What is a Cash Flow Forecast?
Estimating your future sales and expenses. A cash flow forecast is essential to run your business, this will indicate if you have enough money to run the business, money going in & out your business and when you can expand.
Decide the period you want to plan for
Cash flow planning can range from a few weeks to multiple months. You should plan as far ahead as you accurately can. If you’re a new business, you may not have much data to work with - which means the further out you forecast the less accurate it becomes.

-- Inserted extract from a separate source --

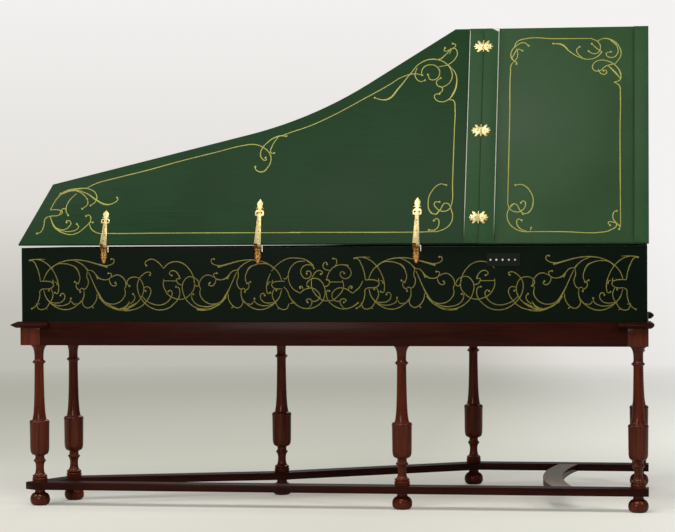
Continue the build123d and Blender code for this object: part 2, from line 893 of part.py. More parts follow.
def stretchers():
    """The low boards that tie the legs together just above their feet."""
    low, high = stretcher_bottom, leg_bottom
    width = stretcher_width
    axis = {name: place for name, (place, _) in legs.items()}
    near_y = axis["front"][1]
    y0, y1 = near_y - width / 2, near_y + width / 2
    nose = stretcher_nose
    spine = slab(
        flat([(nose, y0), (stand_end, y0), (stand_end, y1), (nose * 0.75, y1), (2, y0 + nose * 0.7)]), low, high
    )
    cheek_y = axis["cheek_front"][1]
    cheek = block(axis["cheek"][0] + 8, stand_end, cheek_y - width / 2, cheek_y + width / 2, low, high)
    tail = straight_board(axis["tail"], axis["tail_bend"], low, high, width)
    first = straight_board(
        along(axis["tail_bend"], bend_direction, -12), along(axis["bend"], bend_direction, 30), low, high, width
    )
    second = straight_board(axis["bend"], along(axis["cheek"], bend_direction, 25), low, high, width)
    tail = largest(without(tail, [spine]))
    first = largest(without(first, [tail, spine]))
    second = largest(without(second, [first, cheek]))
    return {
        "stretcher_spine": spine,
        "stretchers_far": group([tail, first, second, cheek]),
        "stretcher_crescent": crescent(y1, cheek_y - width / 2, low, high),
    }


def crescent(y0, y1, low, high):
    """The curved stretcher, hollow on the player's side."""
    middle = (y0 + y1) / 2
    half = crescent_width / 2
    left = ThreePointArc(
        (crescent_x - half, y0), (crescent_x - half - crescent_bulge, middle), (crescent_x - half, y1)
    )
    right = ThreePointArc(
        (crescent_x + half, y0), (crescent_x + half - crescent_bulge, middle), (crescent_x + half, y1)
    )
    ends = [Line(left @ 0, right @ 0), Line(left @ 1, right @ 1)]
    return slab(make_face([left, right, *ends]), low, high)


# The lid is drawn shut and turned open about its hinge at the spine
hinge_y = -hinge_axis_out
hinge_z = case_top + hinge_axis_up
lid_low = case_top + lid_seat_gap
lid_high = lid_low + lid_thickness
cleat_top = lid_high + cleat_height
lid_front = case_length + front_overhang
lid_edge = case_width + lid_overhang


def opened(shape):
    """The shape turned with the open lid."""
    return Pos(0, hinge_y, hinge_z) * Rot(lid_open_angle, 0, 0) * Pos(0, -hinge_y, -hinge_z) * shape


def lid_boards():
    """The main lid and the flap over the keyboards."""
    grown = offset(outline, lid_overhang, kind=Kind.INTERSECTION)
    window = Pos(-case_width, 0) * Rectangle(
        case_width + lid_front, 2 * case_width, align=(Align.MIN, Align.MIN)
    )
    board = grown & window
    half = joint_gap / 2
    return {
        "lid_main": opened(slab(strip(board, -case_width, flap_joint_x - half), lid_low, lid_high)),
        "lid_flap": opened(slab(strip(board, flap_joint_x + half, lid_front), lid_low, lid_high)),
    }


def cleat(x0, x1, round_side, joint_side):
    """A raised strip across the lid with a rounded edge and bevelled ends."""
    low, high = lid_high, cleat_top
    r = cleat_round
    chamfer = 3.0
    points = [(x0, low), (x1, low)]
    for x, inward in ((x1, -1), (x0, 1)):
        if x == joint_side:
            corner = [(x, high - chamfer), (x + inward * chamfer, high)]
        elif x == round_side:
            corner = [(x, high - r), (x + inward * r * 0.3, high - r * 0.3), (x + inward * r, high)]
        else:
            corner = [(x, high)]
        points += corner if inward < 0 else corner[::-1]
    bar = side_profile(points, 0, lid_edge)
    bevelled = [(lid_edge, low + 2), (lid_edge - cleat_bevel, high), (cleat_bevel, high), (0, low + 2)]
    ends = end_profile([(0, low), (lid_edge, low), *bevelled], x0, x1)
    return opened(bar & ends)


def cleats():
    """The strip on the main lid and the two on the flap."""
    half = joint_gap / 2
    left = flap_joint_x - half
    right = flap_joint_x + half
    front = lid_front
    joint = cleat(right, right + flap_cleat_width, right + flap_cleat_width, right)
    far = cleat(front - cleat_width, front, front - cleat_width, None)
    return {
        "lid_cleat": cleat(left - cleat_width, left, left - cleat_width, left),
        "flap_cleats": group([joint, far]),
    }


def mirrored_outline(half_widths):
    """A closed outline from (distance, half width) pairs, alike on both sides."""
    right = [(w, d) for d, w in half_widths]
    left = [(-w, d) for d, w in reversed(half_widths) if w]
    return flat(right + left)


def strap_hinges():
    """Three long hinges at the spine: a strap with a spear finial on the lid,
    a short leaf on the case and a loose bent pin."""
    lid_leaves, case_leaves, pins = [], [], []
    half = strap_width / 2
    bore_radius = hinge_pin_radius + pin_clearance
    for x, length in strap_places:
        strap = [
            (0, half), (0.3, 9), (0.52, 7), (0.56, 12), (0.61, 16), (0.66, 17), (0.7, 14), (0.72, 8),
            (0.77, 7), (0.8, 13), (0.82, 8), (0.88, 8.5), (0.93, 5), (1, 0),
        ]
        face = Pos(x, 0) * mirrored_outline([(d * length, w) for d, w in strap])
        leaf = slab(face, lid_high, lid_high + leaf_thickness)
        gap = 0.3
        web = block(x + gap, x + half, hinge_y, -gap, hinge_z, lid_high + leaf_thickness)
        web += block(x + gap, x + half, -gap, 1, lid_high, lid_high + leaf_thickness)
        knuckle = bar_along_x(x + gap, x + half, hinge_y, hinge_z, small_round(knuckle_radius))
        bore = bar_along_x(x - half, x + half, hinge_y, hinge_z, Circle(bore_radius))
        lid_leaves.append(opened(leaf + web + knuckle - bore))

        scroll = [(0, half), (0.3, 9), (0.42, 12), (0.58, 13), (0.7, 8), (0.84, 9), (1, 2)]
        flat_leaf = mirrored_outline([(-d * case_leaf_length, w) for d, w in scroll])
        plate = Pos(x, 0, case_top) * extrude(Plane.XZ * flat_leaf, leaf_thickness)
        neck = block(x - half, x - gap, -leaf_thickness, 0, case_top - 1, hinge_z)
        case_knuckle = bar_along_x(x - half, x - gap, hinge_y, hinge_z, small_round(knuckle_radius))
        case_leaves.append(plate + neck + case_knuckle - bore)

        tail_drop = 22.0
        pin = bar_along_x(x - half, x + half + 5, hinge_y, hinge_z, Circle(hinge_pin_radius))
        pin += block(
            x + half + 2, x + half + 5, hinge_y - 1.5, hinge_y + 1.5, hinge_z - tail_drop, hinge_z
        )
        pins.append(pin)
    return {
        "strap_hinge_lid_leaves": group(lid_leaves),
        "strap_hinge_case_leaves": group(case_leaves),
        "strap_hinge_pins": group(pins),
    }


def butterfly_hinges():
    """Three pierced spiky hinges across the joint of lid and flap."""
    lobes = [
        (0, 0.5), (0.22, 0.5), (0.42, 0.3), (0.55, 0.42), (0.8, 0.46), (0.72, 0.25), (0.86, 0.1), (1, 0),
        (0.86, -0.1), (0.72, -0.25), (0.8, -0.46), (0.55, -0.42), (0.42, -0.3), (0.22, -0.5), (0, -0.5),
    ]
    barrel_gap = butterfly_barrel_radius
    low = cleat_top
    high = cleat_top + butterfly_thickness
    lid_leaves, flap_leaves = [], []
    for y in butterfly_places:
        for sign, leaves in ((-1, lid_leaves), (1, flap_leaves)):
            start = barrel_gap + (0.3 if sign > 0 else -1.0)
            run = butterfly_reach - start
            points = [(flap_joint_x + sign * (start + a * run), y + b * butterfly_height) for a, b in lobes]
            leaf = slab(flat(points), low, high)
            if sign < 0:
                barrel = Pos(flap_joint_x, y - butterfly_height / 2, high) * extrude(
                    Plane.XZ * small_round(barrel_gap), -butterfly_height
                )
                leaf += barrel
            leaves.append(opened(leaf))
    return {
        "butterfly_lid_leaves": group(lid_leaves),
        "butterfly_flap_leaves": group(flap_leaves),
    }


def lid_prop():
    """A loose stick from the top of the cheek to the underside of the lid."""
    foot = (case_width - wall / 2, case_top)
    corner_z = lid_low - hinge_z
    c, s = cos(radians(lid_open_angle)), sin(radians(lid_open_angle))
    under = (hinge_y + hinge_axis_out * c - corner_z * s, hinge_z + hinge_axis_out * s + corner_z * c)
    under = (under[0] + rest_gap * s, under[1] - rest_gap * c)
    half = prop_thickness / 2
    lean = radians(prop_angle)
    normal = (sin(lean), -cos(lean))
    points = []
    for sign in (1, -1):
        start = along(foot, normal, sign * half)
        slope = degrees(lean)
        low = crossing(start, slope, (0, case_top), 0)
        high = crossing(start, slope, under, lid_open_angle)
        points += [low, high] if sign > 0 else [high, low]
    return end_profile(points, prop_x - prop_width / 2, prop_x + prop_width / 2)


def stand():
    """Legs, feet, rails, mouldings and stretchers."""
    leg = turned_leg()
    foot = turned_foot()
    whole_legs, feet = [], []
    for (place, _), square_top in zip(legs.values(), leg_blocks):
        whole_legs.append(Pos(*place, 0) * leg + square_top)
        feet.append(Pos(*place, 0) * foot)
    nodes = {
        "stand_legs": group(whole_legs),
        "stand_feet": group(feet),
        "stand_corner_mouldings": corner_mouldings(),
    }
    return nodes | stand_rails() | stretchers()


def harpsichord():
    """Every piece, by name."""
    nodes = {
        "lid_prop": lid_prop(),
    }
    makers = [
        case_walls, case_inside, bridges_and_nuts, stringing, plank_and_blocks, keyboards, action,
        adjuster, stand, lid_boards, cleats, strap_hinges, butterfly_hinges,
    ]
    for make in makers:
        nodes |= make()
    return nodes


os.makedirs("parts", exist_ok=True)
origin_x, origin_y = legs["front"][0]
for name, shape in harpsichord().items():
    export_step(Pos(-origin_x, -origin_y, 0) * shape, f"parts/{name}.step")
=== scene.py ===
import json
from math import cos, pi, radians, sin

import bmesh
import bpy
from mathutils import Matrix, Vector

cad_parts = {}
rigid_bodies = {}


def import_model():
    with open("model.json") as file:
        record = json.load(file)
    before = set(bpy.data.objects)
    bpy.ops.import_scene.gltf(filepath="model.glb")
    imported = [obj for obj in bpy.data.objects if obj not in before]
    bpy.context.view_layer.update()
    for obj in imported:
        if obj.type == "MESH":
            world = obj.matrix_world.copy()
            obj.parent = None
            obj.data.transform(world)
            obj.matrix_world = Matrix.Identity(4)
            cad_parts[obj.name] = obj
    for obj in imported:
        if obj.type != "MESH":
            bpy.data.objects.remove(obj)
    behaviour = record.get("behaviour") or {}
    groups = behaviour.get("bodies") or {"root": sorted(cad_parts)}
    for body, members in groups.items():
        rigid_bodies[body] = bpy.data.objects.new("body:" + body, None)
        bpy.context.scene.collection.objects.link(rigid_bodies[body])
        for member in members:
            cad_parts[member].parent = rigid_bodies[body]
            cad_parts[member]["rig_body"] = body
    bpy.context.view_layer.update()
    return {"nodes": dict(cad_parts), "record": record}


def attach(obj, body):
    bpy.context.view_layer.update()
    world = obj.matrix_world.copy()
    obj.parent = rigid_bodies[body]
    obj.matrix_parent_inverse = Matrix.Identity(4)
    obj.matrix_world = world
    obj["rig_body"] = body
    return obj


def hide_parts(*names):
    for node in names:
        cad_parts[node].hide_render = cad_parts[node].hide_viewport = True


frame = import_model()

# A double manual harpsichord on a turned stand, with its lid held open.
# Lengths are metres. The keyboard end of the spine is on the right, and the spine faces the camera.
nodes = frame["nodes"]
mm = 0.001

# Case and lid
spine_face = -33.5 * mm
case_rim = 959 * mm
hinge_y = -38.3 * mm
hinge_z = 964 * mm
lid_angle = radians(65.4)
lid_face = 971.3 * mm
cleat_face = 983.3 * mm
flap_joint = -571 * mm

# Stand
leg_top = 598 * mm
feet = [m["pos_m"] for m in frame["record"]["mounts"] if m["name"].startswith("foot")]

# Camera
lens = 121.46
sensor = 36.0
frame_width = 675
frame_height = 532
camera_place = Vector((28.98, -8244.73, 1081.86)) * mm
camera_yaw = radians(-7.718)
camera_pitch = radians(-1.329)
camera_roll = radians(-0.301)


class Value:
    """A socket in a finish's nodes, with arithmetic written as Python."""

    def __init__(self, finish, socket):
        self.finish = finish
        self.socket = socket

    def maths(self, operation, first, second):
        return self.finish.add("ShaderNodeMath", {"operation": operation}, {0: first, 1: second})

    def __add__(self, other):
        return self.maths("ADD", self, other)

    def __radd__(self, other):
        return self.maths("ADD", other, self)

    def __sub__(self, other):
        return self.maths("SUBTRACT", self, other)

    def __rsub__(self, other):
        return self.maths("SUBTRACT", other, self)

    def __mul__(self, other):
        return self.maths("MULTIPLY", self, other)

    def __rmul__(self, other):
        return self.maths("MULTIPLY", other, self)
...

Your cash flow can change, the most accurate cash flows are updated regularly. You can rework your plan accordingly when things change such as when more accurate estimates are received etc.
List incomings
You should list all incomes into the business either on a weekly or monthly basis. The best way to set this out would be on a spreadsheet; one column for each week/month & one column for the type of income.
A good starting point is your sales, add them into the appropriate weekly or monthly column. By looking at previous months you should be able to predict what you should receive in the upcoming months. Make sure you are putting the figures in for when clients are due to pay invoices or bank payments will be cleared to keep it as accurate as possible.
Other non-sales income should be listed to, such as; grants, tax refunds, licence fees or royalties and investments form owners or shareholders.
Finally add all incomings into your account to get your net income.
List outgoings
Make a spreadsheet for all money leaving your account on a weekly/monthly basis such as; salaries, rents, assets, raw materials, bank loans fees & charges, marketing & advertising spends and tax bills.
Finally add all outgoings leaving your account to get your net outgoings.
Work out running cash flow
You must then for each weekly/monthly column subtract your net outgoings from your net income. This will result in a positive cash flow figure (more money incoming than outgoing) or a negative cash flow figure (spending more than you have coming into the business).
We recommend to keep a close eye on this; weekly or monthly depending on your business and take note of a running total. Be careful too many weeks/months of being in a negative cash flow can start to cause problems. You will need to ensure some forward planning to warrant enough working capital (money to meet everyday needs of your business) such as salaries, rent etc. On the flip side, if you have months of positive cash flow this could indicate you have room to expand or invest.
Top tip, use a spreadsheet to keep all the records. Excel is a good spreadsheet to use as you are able to set up formulas so when new figures are added in it will automatically recalculate results.